Donna Thompson played by Kether Donohue (Pitch Perfect) was a news reporter at the height of an epidemic in a small town in Maryland. The Bay focuses on Donna’s account of that terrible July 4th day of disaster when a waterborne parasite began to attack swimmers and other local residents.
Identified as isopods, the creatures have mutated into carnivores the size of big cockroaches and devour their victims both from the outside in and the inside out.
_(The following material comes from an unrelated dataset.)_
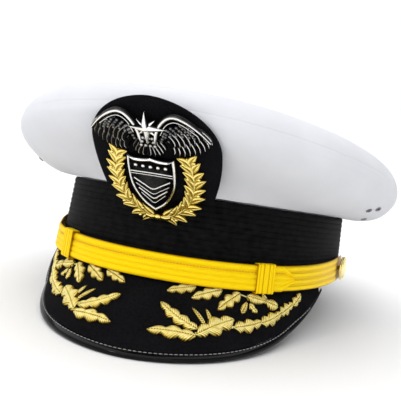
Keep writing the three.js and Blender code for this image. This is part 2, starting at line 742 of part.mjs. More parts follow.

As well as Donna’s own personal account and news footage, she also provides us with ‘found footage’ from other sources she has managed to collect. These range from video diaries from phones, Oceanographer footage, security cameras, Skype interviews, and a video shot on board a boat by a young couple who picked the wrong day to take their baby out for a cruise. All of which is narrated by our young reporter. The theory is that all this material has been kept secret in a cover-up of the pollution of Chesapeake Bay.
The creatures themselves, are disgusting and the realism that The Bay’s horror could very well take place in our reality today is terrifying. Sea lice Isopods do actually exist. They feed and grow on the gills of fish before eating the fish from the inside out.
The Bay‘s own spin on the found footage film works well and it manages to string together a very intense story by pulling you into the film through a witness of the disaster who managed to survive. While there’s no real character development and the ending leaves plenty of questions hanging, I enjoyed it regardless
The Bay is definitely worth a watch with the concept of the film being very believable. And frightening.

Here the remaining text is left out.